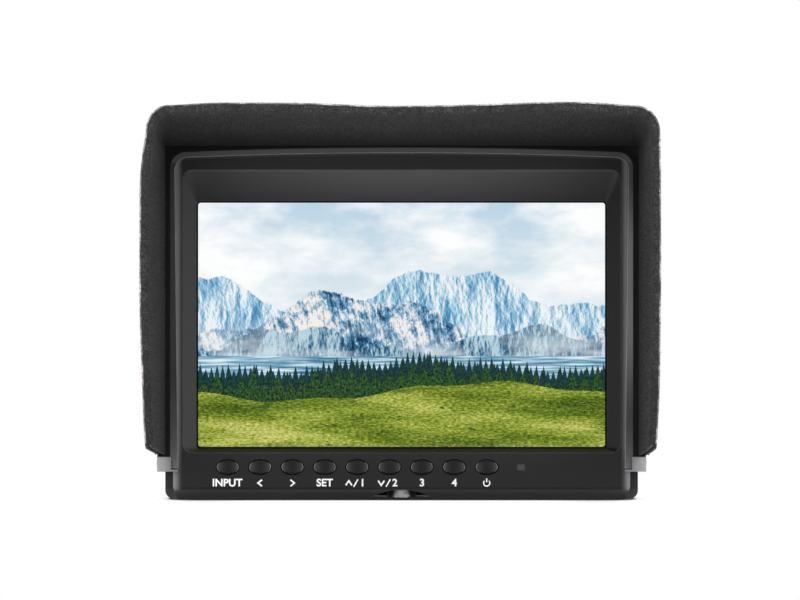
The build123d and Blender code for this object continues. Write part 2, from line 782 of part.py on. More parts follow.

* * *

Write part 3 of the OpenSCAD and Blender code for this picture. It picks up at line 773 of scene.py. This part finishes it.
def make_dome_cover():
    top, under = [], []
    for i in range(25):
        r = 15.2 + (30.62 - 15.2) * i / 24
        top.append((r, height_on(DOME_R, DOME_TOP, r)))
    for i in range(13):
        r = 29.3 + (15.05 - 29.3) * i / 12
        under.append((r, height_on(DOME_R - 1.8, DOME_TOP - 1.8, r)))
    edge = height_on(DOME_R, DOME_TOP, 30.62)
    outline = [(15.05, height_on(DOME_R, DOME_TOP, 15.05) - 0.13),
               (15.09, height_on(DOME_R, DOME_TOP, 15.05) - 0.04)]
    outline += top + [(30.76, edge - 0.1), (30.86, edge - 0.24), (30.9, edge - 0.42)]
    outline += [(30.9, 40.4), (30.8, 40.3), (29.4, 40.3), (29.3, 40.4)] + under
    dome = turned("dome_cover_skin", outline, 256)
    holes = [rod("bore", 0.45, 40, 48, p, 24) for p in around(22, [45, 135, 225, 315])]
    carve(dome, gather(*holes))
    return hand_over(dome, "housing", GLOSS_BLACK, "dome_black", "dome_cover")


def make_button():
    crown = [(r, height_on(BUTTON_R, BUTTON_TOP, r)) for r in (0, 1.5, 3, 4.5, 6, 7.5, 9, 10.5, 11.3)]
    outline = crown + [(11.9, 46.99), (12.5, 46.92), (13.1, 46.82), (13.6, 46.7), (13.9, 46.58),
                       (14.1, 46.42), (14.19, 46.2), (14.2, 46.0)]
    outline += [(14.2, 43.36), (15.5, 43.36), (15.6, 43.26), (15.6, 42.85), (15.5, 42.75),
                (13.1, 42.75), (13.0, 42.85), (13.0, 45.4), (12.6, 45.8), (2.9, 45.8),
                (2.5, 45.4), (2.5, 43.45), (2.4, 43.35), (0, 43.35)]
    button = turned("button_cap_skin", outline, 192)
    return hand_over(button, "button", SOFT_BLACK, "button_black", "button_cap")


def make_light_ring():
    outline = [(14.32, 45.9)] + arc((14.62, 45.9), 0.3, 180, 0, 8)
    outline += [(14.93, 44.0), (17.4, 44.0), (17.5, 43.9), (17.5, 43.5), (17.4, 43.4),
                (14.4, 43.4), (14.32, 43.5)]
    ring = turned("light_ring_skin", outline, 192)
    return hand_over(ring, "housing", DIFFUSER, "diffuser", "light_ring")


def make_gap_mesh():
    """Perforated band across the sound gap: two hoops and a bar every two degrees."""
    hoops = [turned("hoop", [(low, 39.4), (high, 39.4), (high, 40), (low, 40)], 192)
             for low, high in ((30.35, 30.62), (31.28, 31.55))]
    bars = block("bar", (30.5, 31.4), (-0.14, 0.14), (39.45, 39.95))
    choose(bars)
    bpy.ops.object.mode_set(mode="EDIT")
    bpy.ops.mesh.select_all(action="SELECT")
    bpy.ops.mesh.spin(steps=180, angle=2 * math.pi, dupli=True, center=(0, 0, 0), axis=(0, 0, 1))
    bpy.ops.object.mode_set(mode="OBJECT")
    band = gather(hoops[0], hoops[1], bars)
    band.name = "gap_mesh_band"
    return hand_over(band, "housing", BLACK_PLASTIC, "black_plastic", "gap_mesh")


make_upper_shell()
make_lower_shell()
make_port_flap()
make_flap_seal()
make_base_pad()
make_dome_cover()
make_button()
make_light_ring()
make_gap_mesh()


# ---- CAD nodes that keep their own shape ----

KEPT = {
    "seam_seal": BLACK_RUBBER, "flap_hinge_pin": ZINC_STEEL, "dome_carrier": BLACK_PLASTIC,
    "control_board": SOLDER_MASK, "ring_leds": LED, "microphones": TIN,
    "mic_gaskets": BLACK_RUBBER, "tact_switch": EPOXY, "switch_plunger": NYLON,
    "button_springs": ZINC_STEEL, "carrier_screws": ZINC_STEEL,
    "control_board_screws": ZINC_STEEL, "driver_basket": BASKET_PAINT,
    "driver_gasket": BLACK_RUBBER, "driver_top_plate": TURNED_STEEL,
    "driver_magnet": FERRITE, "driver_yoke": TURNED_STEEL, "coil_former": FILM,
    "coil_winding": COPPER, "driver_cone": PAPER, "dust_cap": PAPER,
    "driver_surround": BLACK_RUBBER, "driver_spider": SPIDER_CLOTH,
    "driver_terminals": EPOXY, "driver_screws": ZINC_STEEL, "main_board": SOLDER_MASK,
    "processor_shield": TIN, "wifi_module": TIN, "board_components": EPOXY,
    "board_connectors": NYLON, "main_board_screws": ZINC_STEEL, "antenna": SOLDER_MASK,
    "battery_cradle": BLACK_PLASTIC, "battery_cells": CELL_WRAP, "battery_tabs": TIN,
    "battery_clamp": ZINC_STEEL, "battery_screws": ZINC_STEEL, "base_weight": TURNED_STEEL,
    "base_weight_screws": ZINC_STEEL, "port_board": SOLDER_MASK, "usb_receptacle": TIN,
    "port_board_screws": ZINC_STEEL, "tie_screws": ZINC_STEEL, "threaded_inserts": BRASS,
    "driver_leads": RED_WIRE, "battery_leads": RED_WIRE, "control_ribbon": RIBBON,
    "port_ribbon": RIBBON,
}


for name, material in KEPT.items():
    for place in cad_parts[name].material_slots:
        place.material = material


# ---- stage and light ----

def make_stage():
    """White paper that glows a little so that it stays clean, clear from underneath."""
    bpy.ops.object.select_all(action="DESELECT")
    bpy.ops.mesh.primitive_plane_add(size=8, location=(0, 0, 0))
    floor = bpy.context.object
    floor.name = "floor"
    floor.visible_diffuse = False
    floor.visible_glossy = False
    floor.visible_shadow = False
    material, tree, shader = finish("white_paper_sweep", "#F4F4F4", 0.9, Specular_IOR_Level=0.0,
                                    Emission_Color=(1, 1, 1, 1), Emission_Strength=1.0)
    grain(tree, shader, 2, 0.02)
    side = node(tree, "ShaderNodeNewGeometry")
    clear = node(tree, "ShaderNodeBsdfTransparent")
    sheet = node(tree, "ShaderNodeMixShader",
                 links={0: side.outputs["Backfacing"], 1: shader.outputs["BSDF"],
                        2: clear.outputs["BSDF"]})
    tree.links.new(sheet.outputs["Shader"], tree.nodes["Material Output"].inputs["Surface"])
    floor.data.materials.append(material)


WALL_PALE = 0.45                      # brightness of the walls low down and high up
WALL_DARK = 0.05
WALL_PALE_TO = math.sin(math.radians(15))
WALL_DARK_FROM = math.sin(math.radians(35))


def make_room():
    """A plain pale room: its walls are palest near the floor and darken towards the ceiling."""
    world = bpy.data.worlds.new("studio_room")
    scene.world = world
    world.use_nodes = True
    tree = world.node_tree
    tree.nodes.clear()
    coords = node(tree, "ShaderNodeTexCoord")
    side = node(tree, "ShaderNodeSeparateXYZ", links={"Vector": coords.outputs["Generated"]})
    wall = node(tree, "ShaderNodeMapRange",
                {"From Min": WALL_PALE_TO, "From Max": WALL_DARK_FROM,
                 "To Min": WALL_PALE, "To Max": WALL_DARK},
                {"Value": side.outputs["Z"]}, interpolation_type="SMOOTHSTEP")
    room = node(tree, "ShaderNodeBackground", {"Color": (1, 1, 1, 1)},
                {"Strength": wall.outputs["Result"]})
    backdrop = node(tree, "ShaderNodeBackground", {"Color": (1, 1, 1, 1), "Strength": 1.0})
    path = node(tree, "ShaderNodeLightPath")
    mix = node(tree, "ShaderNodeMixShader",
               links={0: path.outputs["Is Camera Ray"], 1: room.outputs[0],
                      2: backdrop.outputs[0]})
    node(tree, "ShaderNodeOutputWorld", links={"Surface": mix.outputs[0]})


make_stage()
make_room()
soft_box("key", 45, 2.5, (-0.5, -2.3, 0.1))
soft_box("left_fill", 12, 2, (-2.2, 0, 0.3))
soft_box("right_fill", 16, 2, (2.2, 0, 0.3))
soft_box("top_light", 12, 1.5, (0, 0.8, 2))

* _Written task_:
Go over the records above and tally each line that includes "object". Give the total by itself.

* _Exercise output_:
5